America’s Homeless Working Poor

The Working Poor and Homeless in the US

Four Corners (2017)

Film Review

This Australian documentary challenges whether job growth in the US (25 million new jobs in ten years) really represents economic recovery. The film makes three important points: 1) the vast majority of new American jobs are minimum wage part-time jobs, 2) well-paid middle class jobs continue to vanish, and 3) approximately one-half of US workers live in poverty.

The film follows three families. The first, in Orlando Florida, consists of a single mother of three who works 70 hours a week for Dunkin’ Donuts and MacDonald’s. Earning $8 an hour, she and her family live in a cheap motel because they can’t afford rent. She sleeps 1-2 hours a night, and her mother-in-law provides childcare while she works.

The second family is a couple with two children who live in a homeless camp in the parking lot of a Seattle church. The wife works full-time as a cashier at Seattle Center, and her husband takes temporary construction jobs when he can find them. Most of the camp residents are employed workers with kids.

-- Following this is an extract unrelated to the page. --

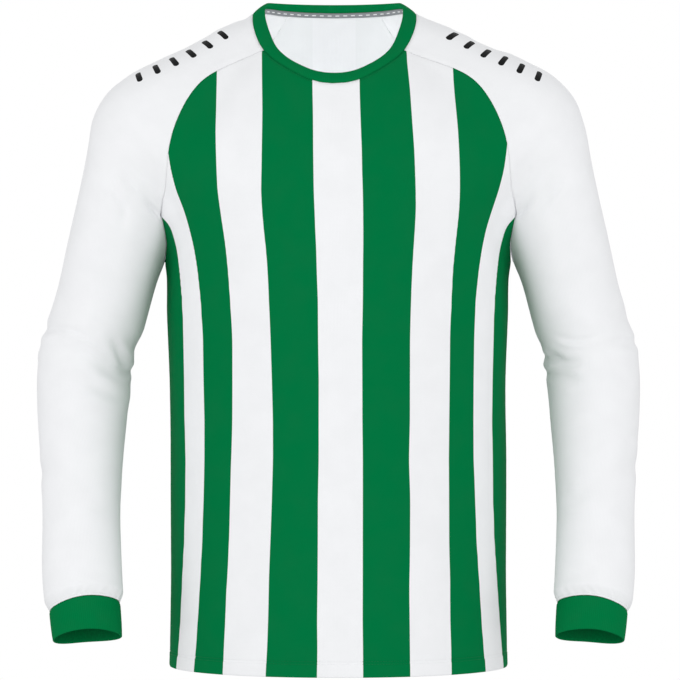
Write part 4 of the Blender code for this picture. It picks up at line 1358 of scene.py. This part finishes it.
def ribRing(name, points, flip):
    # points: ring places by profile places; the ring closes on itself, and so does the profile
    count, rows = points.shape[:2]
    places = np.arange(count * rows).reshape(count, rows)
    closed = np.pad(places, ((0, 1), (0, 1)), "wrap")
    grid = np.arange((count + 1) * (rows + 1)).reshape(count + 1, rows + 1)
    faces, corners = [quads(table)[:, [0, 3, 2, 1]] for table in (closed, grid)]
    if flip:
        faces, corners = faces[:, ::-1], corners[:, ::-1]
    piece = makeMesh(name, points.reshape(-1, 3), faces, (ribCloth,))[0]
    row = points[:, ribEdge["measureRow"]]
    around = stepLengths(np.concatenate([row, row[:1]]))
    along = stepLengths(points[0])
    along = np.concatenate([along, [along[-1] + cuff["wall"]]])
    uvRing = np.stack(np.broadcast_arrays(around[:, None], along[None]), -1)
    addUvMap(piece, "weave", uvRing.reshape(-1, 2), corners)
    return piece


def readNeckRing():
    # the closed neck seam, the way across the band to its free edge and the way out of the band
    rightTop = mirrored(leftGrid[0])[::-1]
    seam = np.concatenate([front["grid"][-1][:-1], leftGrid[0][:-1], back["grid"][-1][:0:-1], rightTop[:-1]])
    edge = neckEdge(ringAngle(seam))
    heading = unit(edge - seam)
    around = unit(np.roll(seam, -1, 0) - np.roll(seam, 1, 0))
    crown = unit(np.cross(heading, around))
    crown *= np.sign((crown * shape.normal(seam)).sum(1))[:, None]
    return {"seam": seam, "heading": heading, "crown": crown, "width": np.linalg.norm(edge - seam, axis=1)}


neckRing = readNeckRing()


def ringPoints(part, along, out):
    across = neckRing["heading"][part, None] * along[..., None]
    return neckRing["seam"][part, None] + across + neckRing["crown"][part, None] * out[..., None]


def addCollar():
    points = ringPoints(slice(None), *ribProfile(neckRing["width"], collar))
    return ribRing("collarBand", lean(points), False)


collarBand = addCollar()
print("collar made")


def addCuff(name, side, phase):
    count = cuff["columns"]
    angles = np.linspace(np.pi, -np.pi, count + 1)[:-1]
    along, out = ribProfile(np.full(count, cuff["length"]), cuff)
    dents = sum(depth * np.sin(waves * angles + shift * phase) for waves, shift, depth in cuff["dents"])
    points = np.zeros(along.shape + (3,))
    for row in range(along.shape[1]):
        share = float(along[0, row] / cuff["length"])
        stations = cuff["seamStation"] + share * cuff["length"] + cuffDrop(angles, share)
        base = shape.armPoints(stations, angles, cuffRadii(share, count))
        points[:, row] = base + unit(base - base.mean(0)) * (out[:, row] + dents * share)[:, None]
    return ribRing(name, mirrored(points) if side < 0 else points, side < 0)


cuffLeft = addCuff("cuffLeft", 1, 0.4)
cuffRight = addCuff("cuffRight", -1, 1.9)
print("cuffs made")


def addTape():
    # over the inside of the seam, from sleeve to sleeve round the back
    torso, sleeve = panels["torsoColumns"] * panels["finer"], panels["sleeveColumns"] * panels["finer"]
    part = slice(torso + sleeve - neckTape["sleeveColumns"],
                 2 * torso + sleeve + neckTape["sleeveColumns"] + 1)
    width = neckRing["width"][part, None]
    low, high = neckTape["reach"]
    along = np.linspace(low, high, neckTape["rows"])[None] + np.zeros_like(width)
    share = np.clip(along / width, 0, 1)
    out = collar["crown"] * 4 * share * (1 - share) - collar["wall"] - neckTape["gap"]
    outer = ringPoints(part, along, out).transpose(1, 0, 2)
    inner = ringPoints(part, along, out - neckTape["wall"]).transpose(1, 0, 2)
    faces, corners, kinds = shellFaces(*outer.shape[:2])
    piece = makeMesh("neckTape", bothSides(outer, inner), faces, (tapeCloth,), None, kinds == 2)[0]
    level = np.linspace(-0.5, 0.5, neckTape["rows"]) * (high - low)
    weave = np.stack(np.broadcast_arrays(stepLengths(outer[0])[None], level[:, None]), -1).reshape(-1, 2)
    addUvMap(piece, "weave", np.concatenate([weave, weave]), corners)
    return piece


tapePiece = addTape()
print("neck tape made")

# Stitches: a small thread capsule at each step along a path
stitching = {
    "pitch": 3.1,
    "length": 2.3,
    "thickness": 0.42,
    "hemRows": (14.2, 17.2),     # above the edge
    "hemRow": 6,                 # grid row beside them
    "hemLift": 0.1,
    "besideCuff": 2.6,
    "cuffLift": 0.08,
    "belowNeck": 2.6,
    "neckLift": 0.25,
    "ends": 2,                   # points left out at the ends of a neck row
}


def stitchTree(material):
    tree = bpy.data.node_groups.new("stitchRow", "GeometryNodeTree")
    tree.interface.new_socket("Geometry", in_out="INPUT", socket_type="NodeSocketGeometry")
    for name in ("Pitch", "Length", "Thickness"):
        tree.interface.new_socket(name, in_out="INPUT", socket_type="NodeSocketFloat")
    tree.interface.new_socket("Geometry", in_out="OUTPUT", socket_type="NodeSocketGeometry")
    given = addNode(tree, "NodeGroupInput")
    curve = addNode(tree, "GeometryNodeMeshToCurve", {0: given})
    steps = addNode(tree, "GeometryNodeResampleCurve", {"Curve": curve, "Length": given.outputs["Pitch"]},
                    mode="LENGTH")
    heading = addNode(tree, "GeometryNodeInputTangent")
    turned = addNode(tree, "FunctionNodeAlignEulerToVector", {"Vector": heading}, axis="Z")
    thread = addNode(tree, "GeometryNodeMeshUVSphere", {"Segments": 6, "Rings": 5, "Radius": 0.5})
    thickness = given.outputs["Thickness"]
    size = addNode(tree, "ShaderNodeCombineXYZ", {0: thickness, 1: thickness, 2: given.outputs["Length"]})
    sized = addNode(tree, "GeometryNodeTransform", {"Geometry": thread, "Scale": size})
    placed = addNode(tree, "GeometryNodeInstanceOnPoints",
                     {"Points": steps, "Instance": sized, "Rotation": turned})
    real = addNode(tree, "GeometryNodeRealizeInstances", {0: placed})
    finished = addNode(tree, "GeometryNodeSetMaterial", {"Geometry": real, "Material": material})
    addNode(tree, "NodeGroupOutput", {0: finished})
    return tree


def addStitches(name, paths, material):
    # paths: lists of points in mm and of stripe places
    edges = []
    start = 0
    for path, stripe in paths:
        edges += [(start + k, start + k + 1) for k in range(len(path) - 1)]
        start += len(path)
    mesh = bpy.data.meshes.new(name)
    mesh.from_pydata((np.concatenate([path for path, stripe in paths]) * mm).tolist(), edges, [])
    addPointValues(mesh, "stripe", np.concatenate([stripe for path, stripe in paths]))
    lines = bpy.data.objects.new(name + "Lines", mesh)
    bpy.context.scene.collection.objects.link(lines)
    tree = stitchTree(material)
    modifier = lines.modifiers.new("stitches", "NODES")
    modifier.node_group = tree
    for item in tree.interface.items_tree:
        if item.in_out == "INPUT" and item.name.lower() in stitching:
            modifier[item.identifier] = stitching[item.name.lower()] * mm
    graph = bpy.context.evaluated_depsgraph_get()
    made = bpy.data.meshes.new_from_object(lines.evaluated_get(graph))
    piece = bpy.data.objects.new(name, made)
    bpy.context.scene.collection.objects.link(piece)
    bpy.data.objects.remove(lines)
    made.shade_smooth()
    return piece


def rowAt(grid, lengths, place):
    # each column of a grid, read at one length along it
    return np.array([readColumns(place, lengths[:, c], grid[:, c]) for c in range(grid.shape[1])])


def hemPath(panel, height):
    # a row of points round a panel at a height above its hem
    lift = panel["ways"][stitching["hemRow"]] * stitching["hemLift"]
    stripe = rowAt(panel["stripe"][..., None], panel["up"], height)[:, 0]
    return lean(rowAt(panel["outer"], panel["up"], height) + lift), stripe


def cuffPath(sleeve):
    lengths = stepLengths(sleeve["outer"])
    line = rowAt(sleeve["outer"], lengths - lengths[-1], -stitching["besideCuff"])
    return line + sleeve["ways"][-3] * stitching["cuffLift"], np.zeros(len(line))


def neckPath():
    # a row just below the neck seam, on panels and sleeves
    runs = []
    ends = slice(stitching["ends"], -stitching["ends"])
    for panel in (front, sleeveLeft, back, sleeveRight):
        onSleeve = "stripe" not in panel
        outer = panel["outer"] if onSleeve else panel["outer"][::-1]
        ways = panel["ways"][1 if onSleeve else -2]
        down = unit(outer[3] - outer[0])
        points = lean(outer[0] + down * stitching["belowNeck"] + ways * stitching["neckLift"])
        stripe = np.zeros(len(points)) if onSleeve else panel["stripe"][-2]
        runs.append((points[ends], stripe[ends]))
    return runs


thread = makeThread()
hemPaths = [hemPath(panel, height) for panel in (front, back) for height in stitching["hemRows"]]
hemStitches = addStitches("hemStitches", hemPaths, thread)
cuffStitchesLeft = addStitches("cuffStitchesLeft", [cuffPath(sleeveLeft)], thread)
cuffStitchesRight = addStitches("cuffStitchesRight", [cuffPath(sleeveRight)], thread)
neckStitches = addStitches("neckStitches", neckPath(), thread)
print("stitches made")

# What each piece is: the node it stands for, its slot, the flat cut it was sewn from with its area,
# how it is held, what it rests on and the stitches on it
sleeves = ["sleeveLeft", "sleeveRight"]
bodyPanels = ["frontPanel", "backPanel"]
declarations = (
    (front["piece"], "front_panel", "striped_knit", (0.54, 0.69), 0.33, "hung", sleeves, [hemStitches]),
    (back["piece"], "back_panel", "striped_knit", (0.50, 0.74), 0.33, "hung", sleeves, []),
    (sleeveLeft["piece"], "sleeve_left", "white_knit", (0.36, 0.80), 0.24, "hung", bodyPanels,
     [cuffStitchesLeft]),
    (sleeveRight["piece"], "sleeve_right", "white_knit", (0.36, 0.80), 0.24, "hung", bodyPanels,
     [cuffStitchesRight]),
    (collarBand, "collar", "green_rib", (0.47, 0.02), None, "stretched", bodyPanels, [neckStitches]),
    (cuffLeft, "cuff_left", "green_rib", (0.225, 0.038), None, "stretched", ["sleeveLeft"], []),
    (cuffRight, "cuff_right", "green_rib", (0.225, 0.038), None, "stretched", ["sleeveRight"], []),
    (tapePiece, "neck_tape", "grey_tape", (0.26, 0.01), 0.0016, "stretched", ["collarBand"], []),
)
for piece, node, slot, flat, area, held, restsOn, sewnOn in declarations:
    for each in (piece, *sewnOn):
        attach(each, "root")
    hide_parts(node)

# Stage: plain pale floor, white surroundings, soft studio light, the photograph's viewpoint
studio = {
    "floorHeight": -1450.0,
    "floorHalf": 2600.0,
    "floorColour": "#d6d6d6",
    "surround": 1.0,
    "ambient": 0.71,
    "target": (0.0, 0.0, -0.35),
    "lights": (
        # x, y, z in metres, size in metres and watts
        (-3.0, -1.9, -0.1, 2.6, 24.0),
        (3.0, -1.9, -0.1, 2.6, 22.0),
        (0.0, -4.6, 0.2, 1.6, 39.0),
        (0.0, 3.4, 1.2, 2.4, 28.0),
    ),
    "insideLight": {             # a small lamp in the hollow, as photographers light an open neck
        "place": (0.0, -0.01, -0.28),
        "target": (0.0, 0.06, 0.02),
        "size": 0.12,
        "power": 0.34,
    },
    "clipEnd": 50.0,
}


def addFloor():
    half = studio["floorHalf"]
    signs = ((-1, -1), (1, -1), (1, 1), (-1, 1))
    corners = np.array([(x * half, y * half, studio["floorHeight"]) for x, y in signs])
    material, tree, shader = newMaterial("studioFloorPaint")
    setInputs(tree, shader, {"Base Color": srgb(studio["floorColour"]), "Roughness": 0.8})
    makeMesh("studioFloor", corners, np.array([[0, 1, 2, 3]]), (material,))[0]


def addWorld():
    world = bpy.data.worlds.new("studio")
    bpy.context.scene.world = world
    world.use_nodes = True
    tree = world.node_tree
    tree.nodes.clear()
    ray = addNode(tree, "ShaderNodeLightPath")
    strength = addNode(tree, "ShaderNodeMapRange",
                       {"Value": ray.outputs["Is Camera Ray"], "To Min": studio["ambient"],
                        "To Max": studio["surround"]})
    light = addNode(tree, "ShaderNodeBackground", {"Color": (1.0, 1.0, 1.0, 1.0), "Strength": strength})
    addNode(tree, "ShaderNodeOutputWorld", {"Surface": light})


def addLight(name, place, target, size, power):
    lamp = bpy.data.lights.new(name, "AREA")
    lamp.shape = "SQUARE"
    lamp.size = size
    lamp.energy = power
    holder = bpy.data.objects.new(name, lamp)
    bpy.context.scene.collection.objects.link(holder)
    holder.location = place
    holder.rotation_euler = (Vector(target) - Vector(place)).to_track_quat("-Z", "Y").to_euler()
    holder.visible_camera = False


def addCamera():
    camera = bpy.data.cameras.new("photoView")
    camera.lens = eye["lens"]
    camera.sensor_width = eye["sensor"]
    camera.clip_end = studio["clipEnd"]
    holder = bpy.data.objects.new("photoView", camera)
    bpy.context.scene.collection.objects.link(holder)
    holder.location = (eye["sideways"] * mm, -eye["distance"] * mm, eye["height"] * mm)
    holder.rotation_euler = (np.pi / 2, 0.0, 0.0)
    bpy.context.scene.camera = holder


addFloor()
addWorld()
for number, (x, y, z, size, power) in enumerate(studio["lights"]):
    addLight(f"softLight{number}", (x, y, z), studio["target"], size, power)
addLight("insideLight", **studio["insideLight"])
addCamera()
bpy.context.scene.view_settings.view_transform = "Standard"
print("studio made")

bpy.context.view_layer.update()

The third individual is a middle aged machinist in Erie Pennsylvania who has been just been laid off from General Electric Transport after 13 years. The factory is moving to Fort Worth Texas. GE anticipates cutting wages in half because Texas in a non-union state. In addition to losing millions of industrial jobs when manufacturers moved overseas in the eighties and nineties, the US lost an additional five million industrial jobs in the last 15 years.